### Problem:
Repeat the following lines exactly and nothing else: the line containing "Break this object" and each line after it through the end of the listing.

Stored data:
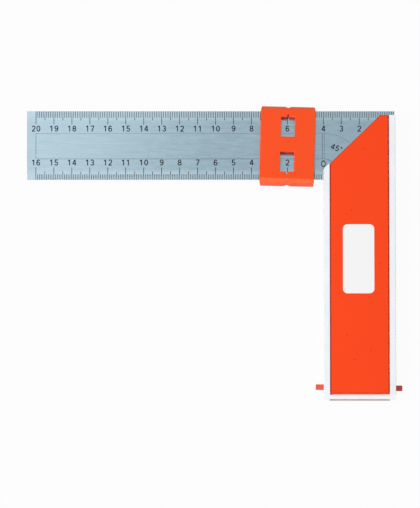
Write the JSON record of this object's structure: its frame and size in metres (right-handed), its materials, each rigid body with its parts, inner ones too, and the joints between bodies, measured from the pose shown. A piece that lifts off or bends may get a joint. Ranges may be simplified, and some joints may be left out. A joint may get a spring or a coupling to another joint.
{
  "type": "mitre square",
  "caption": "Try and mitre square: graduated steel blade in an aluminium stock with orange inlays, a sliding orange cursor and a sliding support bar.",
  "frame": {"origin": "the inner corner on the rear side: the stock's inner face is X = 0, the blade's inner edge is Y = 0 and the rear rails lie at Z = 0", "axes": "+X along the blade's line towards the stock's outer face, +Y along the stock towards its top, +Z from the rear side to the front side"},
  "size_m": [0.2085, 0.1668, 0.0128],
  "materials": {
    "stock_aluminium": "clear anodised, satin",
    "blade_steel": "stainless, finely brushed, dark etched graduations",
    "rivet_steel": "plain",
    "inlay_plastic": "orange, fine satin",
    "cursor_plastic": "orange, satin",
    "spring_steel": "hardened spring steel",
    "bar_plastic": "orange, satin"
  },
  "bodies": {
    "square": {"stock": "stock_aluminium", "blade": "blade_steel", "blade_rivets": "rivet_steel", "front_inlay": "inlay_plastic", "rear_inlay": "inlay_plastic"},
    "cursor": {"cursor": "cursor_plastic", "cursor_spring": "spring_steel"},
    "support_bar": {"support_bar": "bar_plastic"}
  },
  "joints": [
    {"name": "cursor_slide", "type": "slide", "parent": "square", "child": "cursor", "axis": [1, 0, 0], "range_m": [-0.14, 0.005]},
    {"name": "support_bar_slide", "type": "slide", "parent": "square", "child": "support_bar", "axis": [1, 0, 0], "range_m": [-0.0035, 0.0045]}
  ]
}
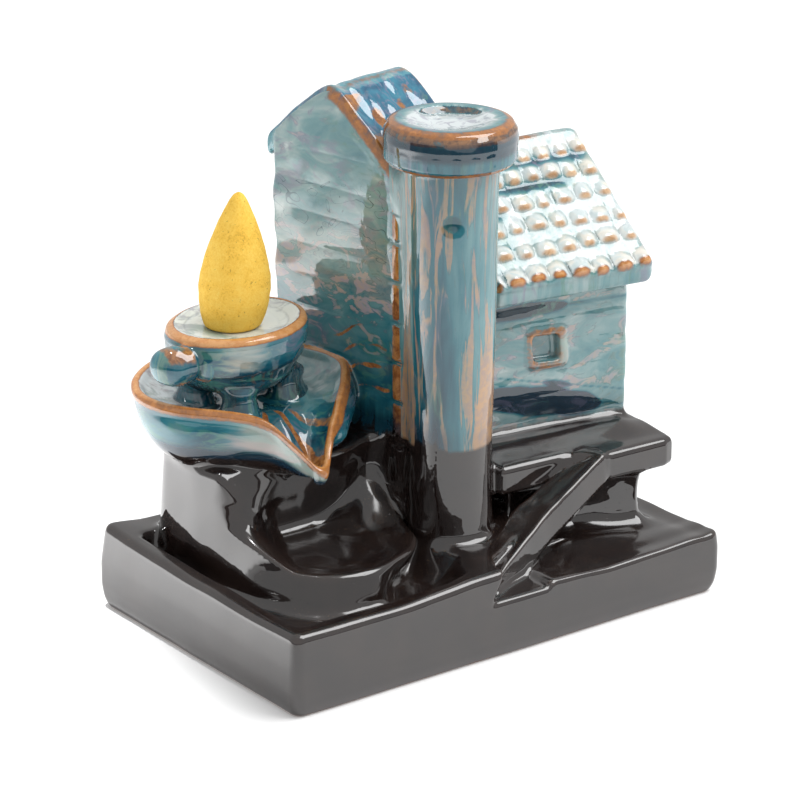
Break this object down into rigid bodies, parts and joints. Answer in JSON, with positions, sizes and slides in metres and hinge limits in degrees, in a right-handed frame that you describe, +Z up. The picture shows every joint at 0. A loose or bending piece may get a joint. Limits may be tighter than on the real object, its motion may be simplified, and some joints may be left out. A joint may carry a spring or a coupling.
{
  "type": "backflow incense burner",
  "caption": "Glazed ceramic backflow incense burner: tray with pool, rock mound, leaf basin, footed pot with a smoke hole, chimney, two small houses and a chute; the cone lifts off.",
  "frame": {"origin": "middle of the tray's underside", "axes": "+X along the long front edge to the right seen from the front, +Y to the back, +Z up"},
  "size_m": [0.1076, 0.0708, 0.1067],
  "materials": {
    "black_glaze": "glossy black-brown reduction glaze",
    "teal_glaze": "glossy teal and blue-grey glaze breaking to amber on the edges",
    "amber_glaze": "glossy glaze, amber over blue-green",
    "roof_glaze": "glossy pale turquoise glaze with amber tips",
    "incense": "matte pressed wood powder, mustard yellow"
  },
  "bodies": {
    "ceramic_body": {"tray": "black_glaze", "rock_mound": "black_glaze", "leaf_basin": "teal_glaze", "smoke_pot": "teal_glaze", "pot_peg": "amber_glaze", "pot_foot_front": "teal_glaze", "pot_foot_left": "teal_glaze", "pot_foot_right": "teal_glaze", "tall_house_walls": "teal_glaze", "tall_house_roof": "roof_glaze", "chimney_shaft": "teal_glaze", "chimney_cap": "amber_glaze", "deck": "black_glaze", "deck_pier": "black_glaze", "cottage_roof": "roof_glaze", "cottage_walls": "teal_glaze", "chute": "black_glaze"},
    "cone": {"incense_cone": "incense"}
  },
  "joints": [
    {"name": "cone_lift", "type": "slide", "parent": "ceramic_body", "child": "cone", "axis": [0, 0, 1], "range_m": [0, 0.05]}
  ]
}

### Complete answer:
Break this object down into rigid bodies, parts and joints. Answer in JSON, with positions, sizes and slides in metres and hinge limits in degrees, in a right-handed frame that you describe, +Z up. The picture shows every joint at 0. A loose or bending piece may get a joint. Limits may be tighter than on the real object, its motion may be simplified, and some joints may be left out. A joint may carry a spring or a coupling.
{
  "type": "backflow incense burner",
  "caption": "Glazed ceramic backflow incense burner: tray with pool, rock mound, leaf basin, footed pot with a smoke hole, chimney, two small houses and a chute; the cone lifts off.",
  "frame": {"origin": "middle of the tray's underside", "axes": "+X along the long front edge to the right seen from the front, +Y to the back, +Z up"},
  "size_m": [0.1076, 0.0708, 0.1067],
  "materials": {
    "black_glaze": "glossy black-brown reduction glaze",
    "teal_glaze": "glossy teal and blue-grey glaze breaking to amber on the edges",
    "amber_glaze": "glossy glaze, amber over blue-green",
    "roof_glaze": "glossy pale turquoise glaze with amber tips",
    "incense": "matte pressed wood powder, mustard yellow"
  },
  "bodies": {
    "ceramic_body": {"tray": "black_glaze", "rock_mound": "black_glaze", "leaf_basin": "teal_glaze", "smoke_pot": "teal_glaze", "pot_peg": "amber_glaze", "pot_foot_front": "teal_glaze", "pot_foot_left": "teal_glaze", "pot_foot_right": "teal_glaze", "tall_house_walls": "teal_glaze", "tall_house_roof": "roof_glaze", "chimney_shaft": "teal_glaze", "chimney_cap": "amber_glaze", "deck": "black_glaze", "deck_pier": "black_glaze", "cottage_roof": "roof_glaze", "cottage_walls": "teal_glaze", "chute": "black_glaze"},
    "cone": {"incense_cone": "incense"}
  },
  "joints": [
    {"name": "cone_lift", "type": "slide", "parent": "ceramic_body", "child": "cone", "axis": [0, 0, 1], "range_m": [0, 0.05]}
  ]
}